Honestly, I thought I was a little too old for that one, but I could see myself in that role. After all, sex was good for you, right? It was the attachment that killed you!
So there I was in the holy land of India. Not completely renounced, but ready to approach the last stage of my life, the stage of absorption. And in the midst of the holy land, I was in one of the most holy places, the place where Krishna displays his past times with his consort, Srimati Radharani. A new chapter was beginning.

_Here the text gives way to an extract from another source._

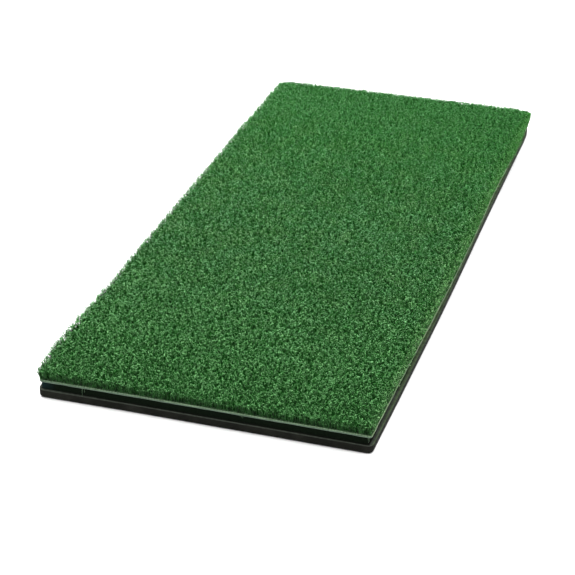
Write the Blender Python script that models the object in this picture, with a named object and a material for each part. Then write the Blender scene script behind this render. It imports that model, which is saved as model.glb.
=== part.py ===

My desire to connect with Radha and Krishna was growing daily. I was happy. But, as I made an effort to retire in Vrindavan, I realized I still had salt water in my veins and I was not sure I could stay there. Money had a lot to do with my choices for retirement, as it did with everyone’s choice. Would I have been on a yacht in the caribbean if that were possible? Something tells me that experience would have gotten old, as well. Absorption is the goal I was driven to attain, so I was going give it a try. But while I was on this side of the world, I planned to complete my Bucket List, if possible. I had already been to London and Paris and experienced the museums there and more recently had returned from Madrid and Barcelona. My hope was to visit Italy and Egypt before the age of 70. But for some time I decided I would stay in the holy land, hear from the sadhus , chant and save money.